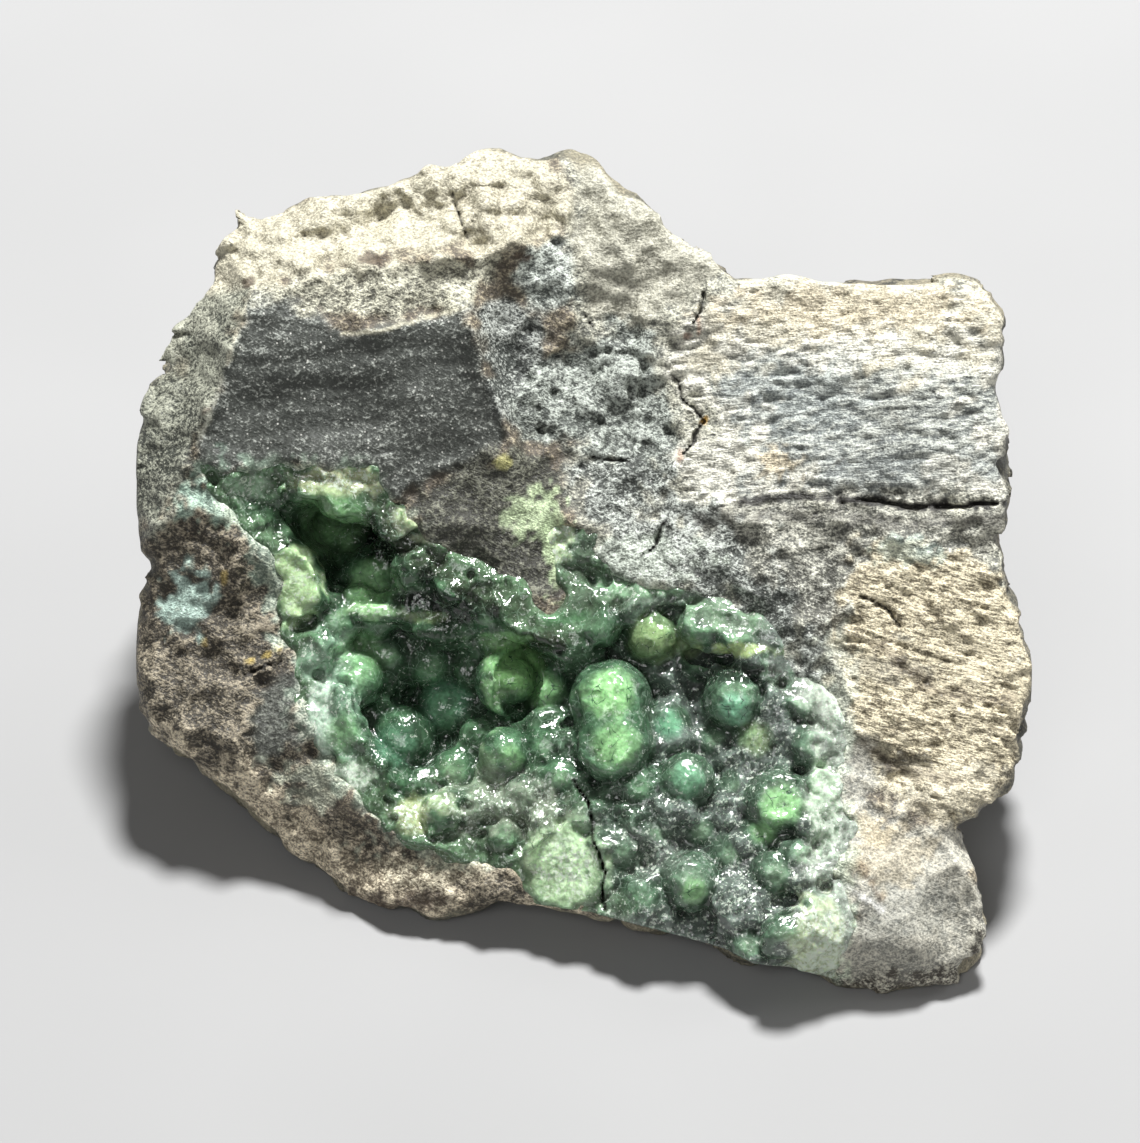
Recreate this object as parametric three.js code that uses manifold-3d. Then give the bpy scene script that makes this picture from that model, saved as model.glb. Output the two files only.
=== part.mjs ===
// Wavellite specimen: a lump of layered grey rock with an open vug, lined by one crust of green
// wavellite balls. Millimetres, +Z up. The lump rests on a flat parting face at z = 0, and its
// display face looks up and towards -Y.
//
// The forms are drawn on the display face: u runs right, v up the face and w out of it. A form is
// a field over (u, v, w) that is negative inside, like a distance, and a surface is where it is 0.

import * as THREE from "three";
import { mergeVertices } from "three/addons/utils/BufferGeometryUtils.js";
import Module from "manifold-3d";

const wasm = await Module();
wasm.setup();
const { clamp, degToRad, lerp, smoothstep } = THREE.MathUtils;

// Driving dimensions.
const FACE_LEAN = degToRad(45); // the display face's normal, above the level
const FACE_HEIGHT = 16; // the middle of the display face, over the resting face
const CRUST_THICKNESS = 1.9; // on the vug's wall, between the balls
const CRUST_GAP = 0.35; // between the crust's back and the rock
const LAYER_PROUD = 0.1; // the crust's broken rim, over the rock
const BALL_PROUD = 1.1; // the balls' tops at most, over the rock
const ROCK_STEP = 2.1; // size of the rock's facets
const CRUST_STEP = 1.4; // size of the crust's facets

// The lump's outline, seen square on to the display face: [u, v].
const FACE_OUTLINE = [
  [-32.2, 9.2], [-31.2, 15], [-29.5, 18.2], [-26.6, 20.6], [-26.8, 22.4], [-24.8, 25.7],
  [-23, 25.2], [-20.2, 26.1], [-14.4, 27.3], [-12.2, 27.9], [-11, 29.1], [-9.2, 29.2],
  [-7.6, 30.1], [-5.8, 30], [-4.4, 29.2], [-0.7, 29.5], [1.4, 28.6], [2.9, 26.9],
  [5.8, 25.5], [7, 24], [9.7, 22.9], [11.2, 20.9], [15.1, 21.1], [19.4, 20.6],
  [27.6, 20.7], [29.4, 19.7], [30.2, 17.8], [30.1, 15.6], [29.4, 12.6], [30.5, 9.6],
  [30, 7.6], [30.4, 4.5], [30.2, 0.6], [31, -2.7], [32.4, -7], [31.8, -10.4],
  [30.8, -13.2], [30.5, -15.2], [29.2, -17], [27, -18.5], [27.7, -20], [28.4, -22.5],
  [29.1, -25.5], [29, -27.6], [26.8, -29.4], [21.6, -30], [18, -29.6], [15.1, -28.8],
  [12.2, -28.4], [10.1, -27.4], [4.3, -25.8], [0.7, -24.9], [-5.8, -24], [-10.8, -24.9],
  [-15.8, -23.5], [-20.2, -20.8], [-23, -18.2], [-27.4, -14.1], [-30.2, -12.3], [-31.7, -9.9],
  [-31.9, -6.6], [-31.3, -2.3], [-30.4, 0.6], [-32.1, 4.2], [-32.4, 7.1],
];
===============
Stated task. Write out every line of the material again, exactly as it reads.

Answer to the task.
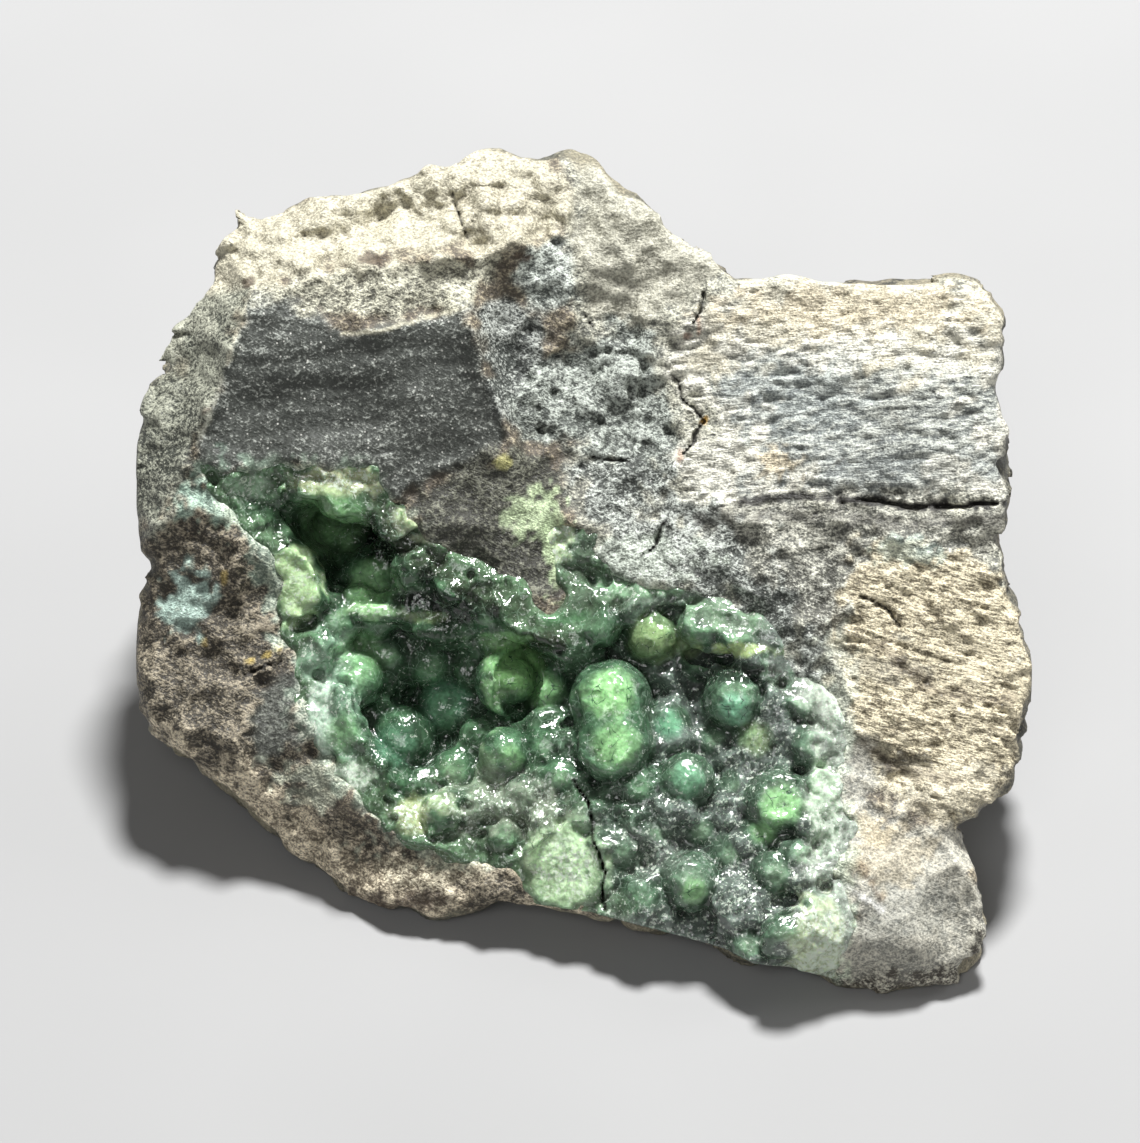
Recreate this object as parametric three.js code that uses manifold-3d. Then give the bpy scene script that makes this picture from that model, saved as model.glb. Output the two files only.
=== part.mjs ===
// Wavellite specimen: a lump of layered grey rock with an open vug, lined by one crust of green
// wavellite balls. Millimetres, +Z up. The lump rests on a flat parting face at z = 0, and its
// display face looks up and towards -Y.
//
// The forms are drawn on the display face: u runs right, v up the face and w out of it. A form is
// a field over (u, v, w) that is negative inside, like a distance, and a surface is where it is 0.

import * as THREE from "three";
import { mergeVertices } from "three/addons/utils/BufferGeometryUtils.js";
import Module from "manifold-3d";

const wasm = await Module();
wasm.setup();
const { clamp, degToRad, lerp, smoothstep } = THREE.MathUtils;

// Driving dimensions.
const FACE_LEAN = degToRad(45); // the display face's normal, above the level
const FACE_HEIGHT = 16; // the middle of the display face, over the resting face
const CRUST_THICKNESS = 1.9; // on the vug's wall, between the balls
const CRUST_GAP = 0.35; // between the crust's back and the rock
const LAYER_PROUD = 0.1; // the crust's broken rim, over the rock
const BALL_PROUD = 1.1; // the balls' tops at most, over the rock
const ROCK_STEP = 2.1; // size of the rock's facets
const CRUST_STEP = 1.4; // size of the crust's facets

// The lump's outline, seen square on to the display face: [u, v].
const FACE_OUTLINE = [
  [-32.2, 9.2], [-31.2, 15], [-29.5, 18.2], [-26.6, 20.6], [-26.8, 22.4], [-24.8, 25.7],
  [-23, 25.2], [-20.2, 26.1], [-14.4, 27.3], [-12.2, 27.9], [-11, 29.1], [-9.2, 29.2],
  [-7.6, 30.1], [-5.8, 30], [-4.4, 29.2], [-0.7, 29.5], [1.4, 28.6], [2.9, 26.9],
  [5.8, 25.5], [7, 24], [9.7, 22.9], [11.2, 20.9], [15.1, 21.1], [19.4, 20.6],
  [27.6, 20.7], [29.4, 19.7], [30.2, 17.8], [30.1, 15.6], [29.4, 12.6], [30.5, 9.6],
  [30, 7.6], [30.4, 4.5], [30.2, 0.6], [31, -2.7], [32.4, -7], [31.8, -10.4],
  [30.8, -13.2], [30.5, -15.2], [29.2, -17], [27, -18.5], [27.7, -20], [28.4, -22.5],
  [29.1, -25.5], [29, -27.6], [26.8, -29.4], [21.6, -30], [18, -29.6], [15.1, -28.8],
  [12.2, -28.4], [10.1, -27.4], [4.3, -25.8], [0.7, -24.9], [-5.8, -24], [-10.8, -24.9],
  [-15.8, -23.5], [-20.2, -20.8], [-23, -18.2], [-27.4, -14.1], [-30.2, -12.3], [-31.7, -9.9],
  [-31.9, -6.6], [-31.3, -2.3], [-30.4, 0.6], [-32.1, 4.2], [-32.4, 7.1],
];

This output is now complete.